Generalization Is About Transfer, Not Just Accuracy
Generalization means the model can perform acceptably on data that differs from the exact set used during development. The project should not assume that a strong internal validation score proves real-world portability. It should examine whether:
conditions in production are likely to differ
some populations or case types are underrepresented
the model depends too heavily on narrow training patterns
operational variation will expose hidden weakness
Explainability Depends On The Audience
Explainability adequacy is not the same for every context. A data science team, a frontline reviewer, a compliance function, and an affected customer may each need different forms of explanation. The project should therefore evaluate not only whether some explanation exists, but whether it is useful for the people who must trust, review, or challenge the output.
flowchart TD
A["Headline performance"] --> B["Robustness across conditions"]
A --> C["Generalization to realistic variation"]
A --> D["Explainability for intended audience"]

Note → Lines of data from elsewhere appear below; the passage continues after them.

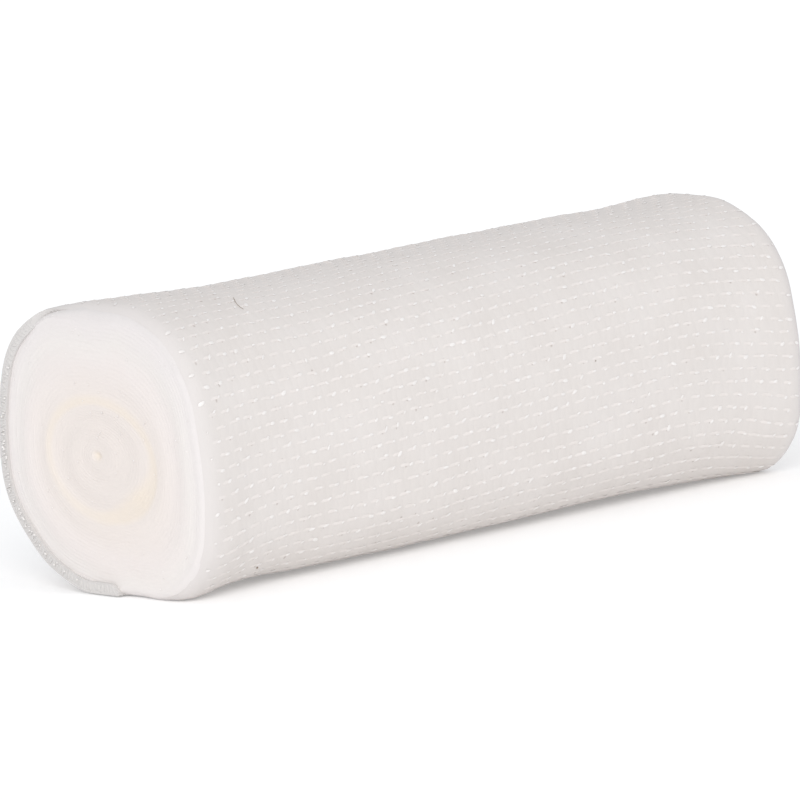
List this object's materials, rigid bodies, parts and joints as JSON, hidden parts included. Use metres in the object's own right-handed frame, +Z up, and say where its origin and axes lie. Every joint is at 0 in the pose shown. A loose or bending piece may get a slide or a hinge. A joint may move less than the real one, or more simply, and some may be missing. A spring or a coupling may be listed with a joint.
{
  "type": "gauze bandage roll",
  "caption": "Roll of white elastic woven gauze bandage lying on its side, its last half turn come loose and tucked under the roll.",
  "frame": {"origin": "bottom centre of the bounding box, on the surface that the roll lies on", "axes": "+Z up, X along the roll's axis with the front end face, which the picture shows, at -X"},
  "size_m": [0.0805, 0.0314, 0.0292],
  "materials": {
    "woven_gauze": "soft white open plain weave, matt with small glossy floats"
  },
  "bodies": {
    "root": {"bandage_roll": "woven_gauze", "loose_end": "woven_gauze"}
  },
  "joints": []
}
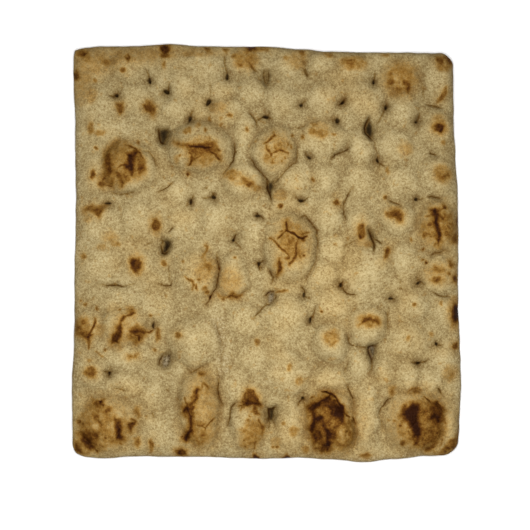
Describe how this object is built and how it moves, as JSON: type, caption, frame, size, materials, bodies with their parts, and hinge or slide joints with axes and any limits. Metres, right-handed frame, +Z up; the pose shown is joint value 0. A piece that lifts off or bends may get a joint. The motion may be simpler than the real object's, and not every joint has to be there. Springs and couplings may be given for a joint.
{
  "type": "whole wheat flatbread",
  "caption": "Square whole wheat flatbread with docking pits, baked blisters, folds and scorched spots, resting flat on its underside.",
  "frame": {"origin": "centre of the underside, on the surface the bread rests on", "axes": "+X across the bread, +Y along its longer side, +Z up out of the blistered face"},
  "size_m": [0.1564, 0.1682, 0.0109],
  "materials": {
    "crust": "dull baked crust, pale tan with brown scorched blisters"
  },
  "bodies": {
    "root": {"flatbread": "crust"}
  },
  "joints": []
}
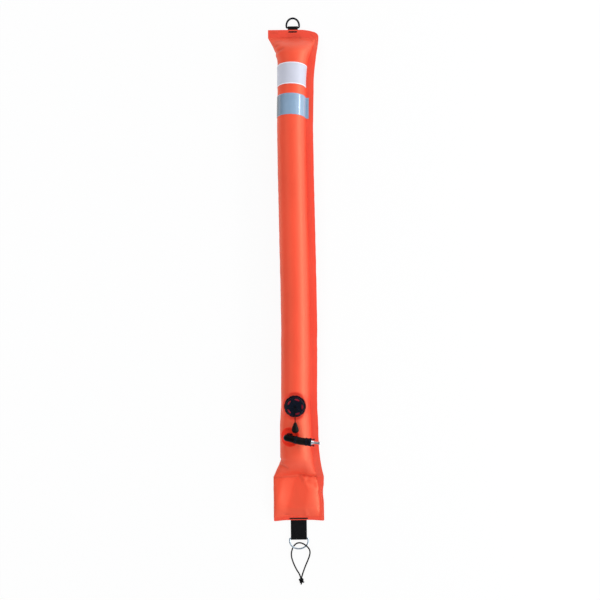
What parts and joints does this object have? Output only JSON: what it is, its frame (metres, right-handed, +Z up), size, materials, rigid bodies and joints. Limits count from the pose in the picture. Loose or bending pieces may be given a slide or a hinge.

B --> E["Deployment confidence decision"]
C --> E
D --> E
Strong deployment confidence comes from this combined picture, not from the headline score alone.
Weak Robustness Should Change The Rollout Design
If testing reveals that the model performs well only in narrow conditions, the answer is not always to stop completely. Other options may include:
narrowing scope
strengthening human review
limiting use to lower-risk cases
collecting more data
redesigning the technique or features
The key is that robustness findings should change the plan. They should not remain as technical footnotes.
Drift Exposure Starts Here
Even before deployment, the project should think about likely drift exposure. If conditions are expected to change, or if the source environment is unstable, that should affect confidence in the current results and the design of later monitoring. Robustness testing therefore informs not only the current decision, but also future operational safeguards.
Example
A customer-support triage model performs well on typical email requests but weakly on multilingual cases and unusual escalation paths. The project should not present the average score alone. A stronger evaluation explains where the model generalizes poorly, what that means for rollout scope, and whether the explainability provided to supervisors is sufficient for safe use.
Common Pitfalls
Treating average performance as proof of robustness.
Ignoring edge cases because they represent a smaller volume.
Assuming explainability is adequate if technical staff can interpret the output.
Treating weak generalization as a post-launch issue only.
Reporting drift exposure separately from current deployment confidence.
Check Your Understanding
### What is the strongest purpose of robustness testing?
- [ ] To replace performance testing entirely
- [x] To see whether acceptable results hold under realistic variation and edge conditions
- [ ] To make the model more complex
- [ ] To reduce the need for monitoring after deployment
> **Explanation:** Robustness testing helps determine whether the model is dependable beyond ideal conditions.
### Why is generalization important?
- [ ] Because it guarantees perfect future accuracy
- [x] Because a model must perform acceptably on conditions beyond the narrow development slice
- [ ] Because it replaces fairness analysis
- [ ] Because it matters only for generative AI
> **Explanation:** Good development results are not enough if the model does not transfer to realistic conditions.
### What makes explainability adequate?
- [ ] A technically correct explanation that only the model team can interpret
- [x] An explanation that is usable for the audience making, reviewing, or governing the decision
- [ ] Any explanation generated automatically by the tool
- [ ] A brief statement that the model is accurate enough
> **Explanation:** Explainability must be judged against who needs to understand the output and why.
### Which response is usually weakest?
- [ ] Using robustness findings to narrow scope when needed
- [ ] Testing the model across realistic variation, not just average cases
- [ ] Connecting explainability limits to deployment confidence
- [x] Assuming strong average performance is enough even when some critical conditions remain weakly tested
> **Explanation:** Average performance can hide important instability or unsupported cases.
Sample Exam Question
Scenario: A model for prioritizing incoming service cases shows strong overall performance in testing. However, detailed analysis reveals weak behavior on unusual but high-impact cases, and supervisors say the explanation provided with each recommendation is too shallow to support confident override decisions.
Question: What should the project manager recommend?
A. Focus on the strong overall result because the unusual cases are a minority
B. Reframe the deployment decision using robustness and explainability evidence, potentially narrowing scope or strengthening review controls
C. Ignore the explainability concern because accuracy is the more objective metric
D. Move directly to full rollout so the team can gather more evidence from live use
Best answer: B
Explanation:B is best because deployment confidence depends on more than average performance. Weakness on high-impact cases and inadequate explanation for reviewers should influence rollout scope and control design.
Why the other options are weaker:
A: High-impact edge cases can matter more than average volume suggests.
C: Explainability adequacy is part of safe and governable use.
D: Full rollout would expose the organization before the known gaps are controlled.